In this structure, the oxide layer 70, with the relative permitivity 3.9, located on the side portion of the gate electrode 20, is removed. As a result, the fringe capacitance between the gate electrode 20 and the source/drain 30 is lowered in comparison with another one wherein the oxide layer 70 is filled therein. Thereby, the parasitic capacitance is lowered.
Also, Togo showed another structure of MOSFET in his paper (1996, Symposium On VLSI Technology, Digest of Technical Papers). In this structure, without using a selective Si-growth method, an air gap as a space is formed around a Si-polycrystaline portion by etching the side wall portion of MOSFET. As shown in FIG. 2A, a gate electrode 5 is formed on a silicon plate 1 through a gate oxide layer 4. After that, a first side wall as a silicon nitride layer 17 is formed on the side surface of the gate electrode 5. In FIG. 2B, a second side wall as a silicon oxide layer 18 is formed on the side surface of the first side wall. Further, in FIG. 2C, the first side wall is removed by etching to form an air gap 11A around the gate electrode 5.
However, in the method shown in FIG. 1, it is necessary to use a selective Si-growth method for a source/drain region. Therefore, the method is complicated. Further, according to current selective Si-growth technology, it is inevitable to generate a great deal of farsets at the end portions of the growth region, if the selectivity is improved with respect to the surfaces of the oxide film and the silicon film layer.

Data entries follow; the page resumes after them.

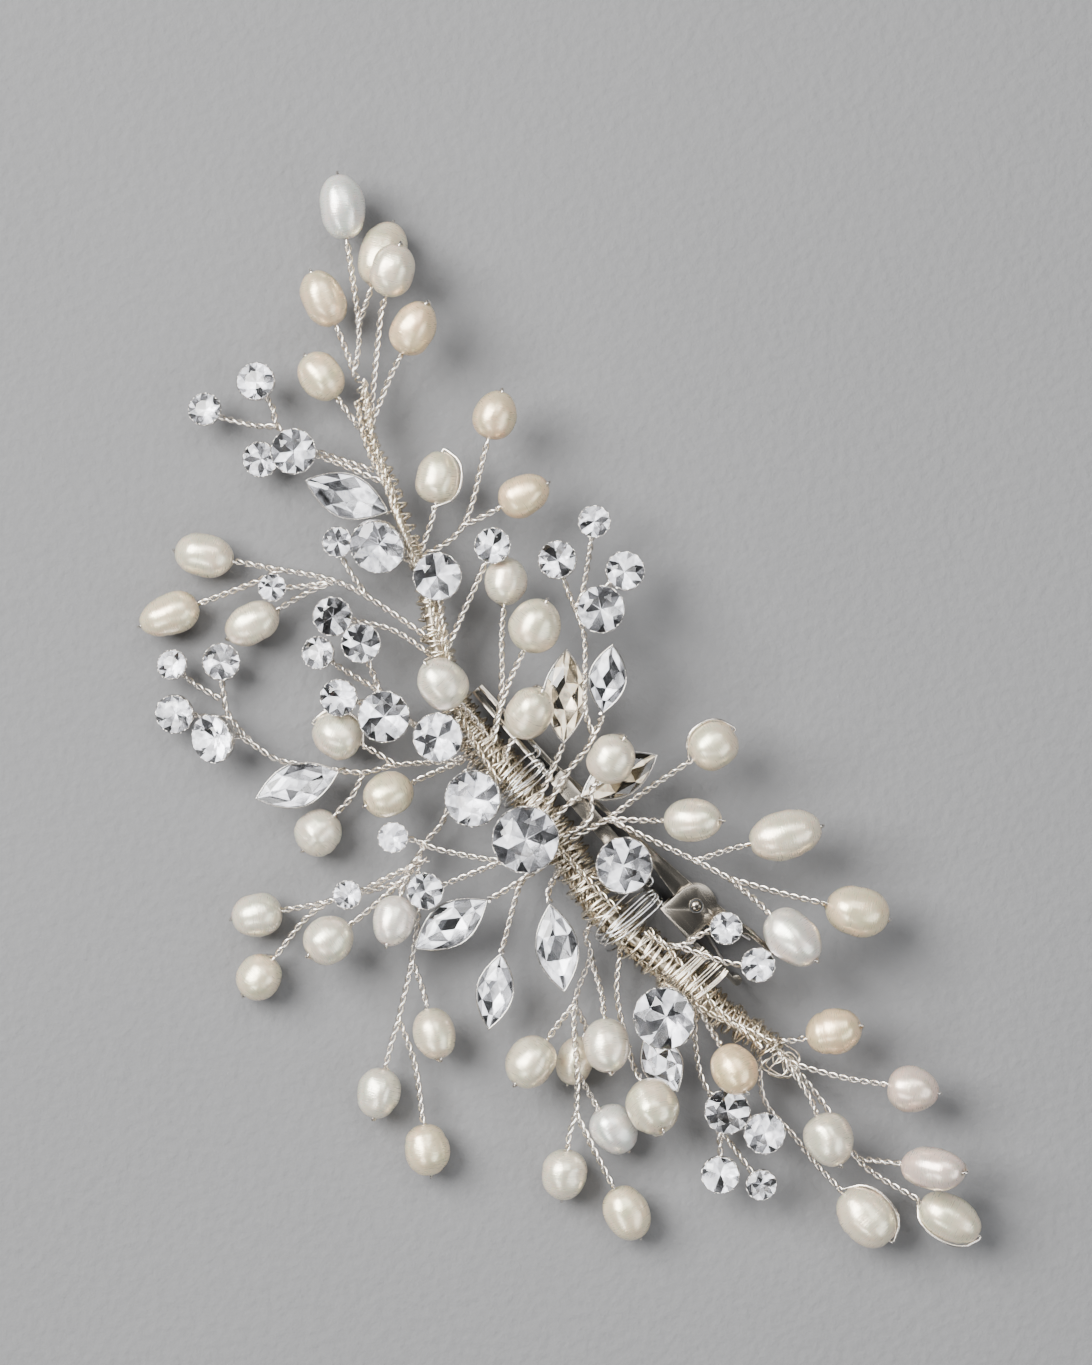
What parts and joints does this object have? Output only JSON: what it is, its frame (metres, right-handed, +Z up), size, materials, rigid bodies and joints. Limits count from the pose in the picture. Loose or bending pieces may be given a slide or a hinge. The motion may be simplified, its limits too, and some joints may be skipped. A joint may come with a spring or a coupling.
{
  "type": "decorative hair clip",
  "caption": "Bridal hair ornament: freshwater pearls and set crystals on twisted wire stems, bound to a sprung alligator clip.",
  "frame": {"origin": "on the clip base's flat lower side, halfway along the clip, below the line where the jaws meet", "axes": "+X along the clip from the jaw tips to the finger tabs, which is also the spray's long way; +Y across the base bar towards the lever; +Z up, parallel to the pivot pin, away from the surface it lies on"},
  "size_m": [0.1405, 0.0721, 0.0144],
  "materials": {
    "nickel": "polished nickel-plated steel, faint lengthwise rubbing",
    "spring": "drawn spring wire",
    "wire": "silver-plated craft wire, warm tinge, twisted",
    "lashing": "bright silver-plated wire",
    "setting": "silver-plated stamped cup",
    "crystal": "machine-cut, foiled behind",
    "pearl": "nacre, soft lustre with fine rings"
  },
  "bodies": {
    "clip_and_spray": {"clip_base": "nickel", "pivot_pin": "nickel", "torsion_spring": "spring", "clip_binding_front": "lashing", "clip_binding_rear": "lashing", "spine_core": "wire", "spine_wrap": "wire", "tip_stems": "wire", "tip_pearls": "pearl", "left_fan_stems": "wire", "left_fan_crystals": "crystal", "left_fan_settings": "setting", "right_fan_stems": "wire", "right_fan_pearls": "pearl", "right_fan_crystals": "crystal", "right_fan_settings": "setting", "left_drop_stems": "wire", "left_drop_pearls": "pearl", "left_drop_crystals": "crystal", "left_drop_settings": "setting", "left_row_stems": "wire", "left_row_crystals": "crystal", "left_row_settings": "setting", "curl_stems": "wire", "curl_pearls": "pearl", "curl_crystals": "crystal", "curl_settings": "setting", "heart_stems": "wire", "heart_pearls": "pearl", "heart_crystals": "crystal", "heart_settings": "setting", "crest_stems": "wire", "crest_crystals": "crystal", "crest_settings": "setting", "wing_stems": "wire", "wing_pearls": "pearl", "wing_crystals": "crystal", "wing_settings": "setting", "focal_stems": "wire", "focal_crystals": "crystal", "focal_settings": "setting", "low_spray_stems": "wire", "low_spray_pearls": "pearl", "low_spray_crystals": "crystal", "low_spray_settings": "setting", "leaf_stems": "wire", "leaf_crystals": "crystal", "leaf_settings": "setting", "low_bunch_stems": "wire", "low_bunch_pearls": "pearl", "side_stems": "wire", "side_pearls": "pearl", "side_crystals": "crystal", "side_settings": "setting", "tail_stems": "wire", "tail_pearls": "pearl"},
    "lever": {"clip_lever": "nickel", "spring_lever_leg": "spring"}
  },
  "joints": [
    {"name": "lever_pivot", "type": "hinge", "parent": "clip_and_spray", "child": "lever", "pos_m": [0.0125, 0.0021, 0], "axis": [0, 0, -1], "range_deg": [0, 20], "stiffness_Nm_per_rad": 0.02, "springref_deg": -34.38}
  ]
}
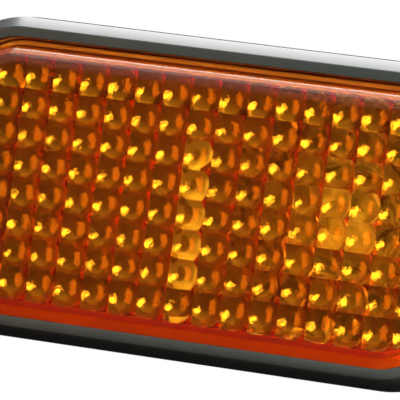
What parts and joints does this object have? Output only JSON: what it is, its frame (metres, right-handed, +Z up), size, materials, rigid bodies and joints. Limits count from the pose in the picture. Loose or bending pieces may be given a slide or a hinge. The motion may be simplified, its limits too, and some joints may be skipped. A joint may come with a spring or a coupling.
{
  "type": "side marker lamp",
  "caption": "Rectangular amber side marker lamp with rounded corners: pillow-optic lens in a black frame, rear housing and twist-lock bulb holder.",
  "frame": {"origin": "centre of the slot in the body panel, in the plane of the gasket's rear face, where the lamp seats on the outside of the panel", "axes": "the lamp looks along -Y, +X runs to the right along its length seen from the front, +Z is up"},
  "size_m": [0.07, 0.045, 0.0384],
  "materials": {
    "amber_lens": "clear amber acrylic, polished",
    "black_frame": "satin moulded black plastic",
    "gasket_rubber": "matt black rubber",
    "seal_rubber": "matt dark rubber",
    "black_housing": "fine spark-eroded moulded texture",
    "silvered_reflector": "vacuum-metallised plastic",
    "bulb_glass": "clear blown glass",
    "tungsten": "drawn tungsten wire",
    "lead_wire": "drawn nickel-iron wire",
    "seal_silicone": "red-brown silicone",
    "pale_holder": "moulded natural nylon",
    "contact_brass": "pressed brass strip",
    "spring_steel": "bent spring steel strip",
    "zinc_screw": "zinc-plated steel",
    "filter_foam": "open-cell foam"
  },
  "bodies": {
    "lamp": {"lens": "amber_lens", "bezel": "black_frame", "panel_gasket": "gasket_rubber", "lens_seal": "seal_silicone", "housing": "black_housing", "reflector": "silvered_reflector", "spring_clip": "spring_steel", "clip_screw": "zinc_screw", "vent_cap": "seal_rubber", "vent_filter": "filter_foam"},
    "holder": {"bulb_holder": "pale_holder", "holder_seal": "seal_rubber", "contact_feed": "contact_brass", "contact_earth": "contact_brass", "bulb_glass": "bulb_glass", "bulb_filament": "tungsten", "bulb_lead_left": "lead_wire", "bulb_lead_right": "lead_wire", "bulb_anchor": "lead_wire"}
  },
  "joints": [
    {"name": "holder_turn", "type": "hinge", "parent": "lamp", "child": "holder", "pos_m": [0.01575, 0.0146, 0], "axis": [0, 1, 0], "range_deg": [0, 40]}
  ]
}
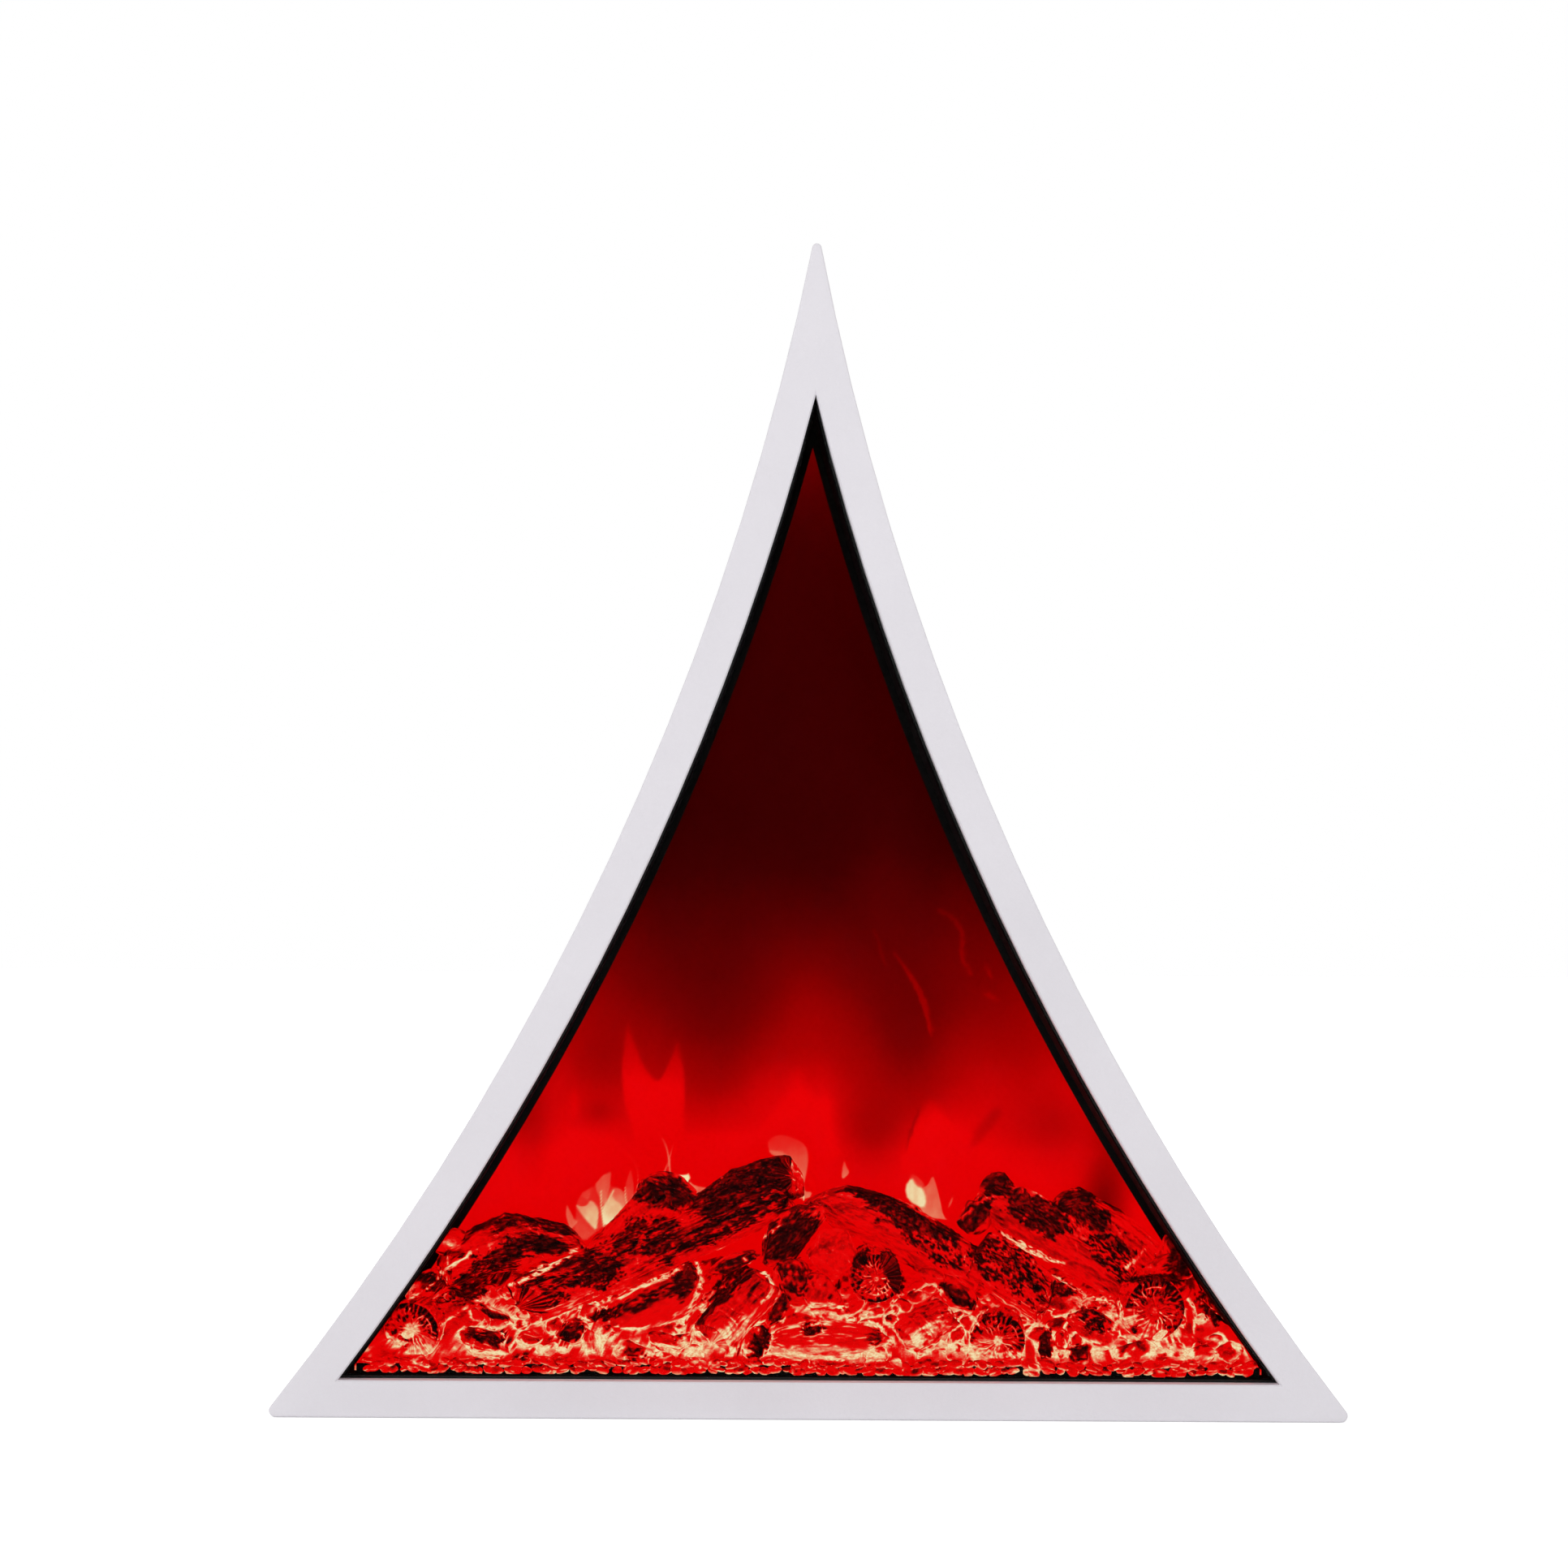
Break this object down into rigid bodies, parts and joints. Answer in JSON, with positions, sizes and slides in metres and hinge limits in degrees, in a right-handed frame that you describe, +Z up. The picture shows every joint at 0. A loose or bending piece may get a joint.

Thereby, it has a demerit that it is difficult to form the air gaps. It is desirable that such air gaps are formed so that the fringe capacitance between the gate electrode and the source/drain is decreased without any complicated procedures.
On the other hand, in the method shown in FIG. 2A-2C, it is necessary to etch the narrow gaps formed around the fringe of the Si-polycrystaline gate electrode, that is, the gaps corresponding to the region of high aspect ratio. Therefore, it is very difficult to form the air gaps 11A.
As mentioned above, it is necessary to lower the parasitic capacitance of a circuit in order to improve the performance thereof. Such an improvement may not cause the complication of process for manufacturing circuits and the narrower process window therefor.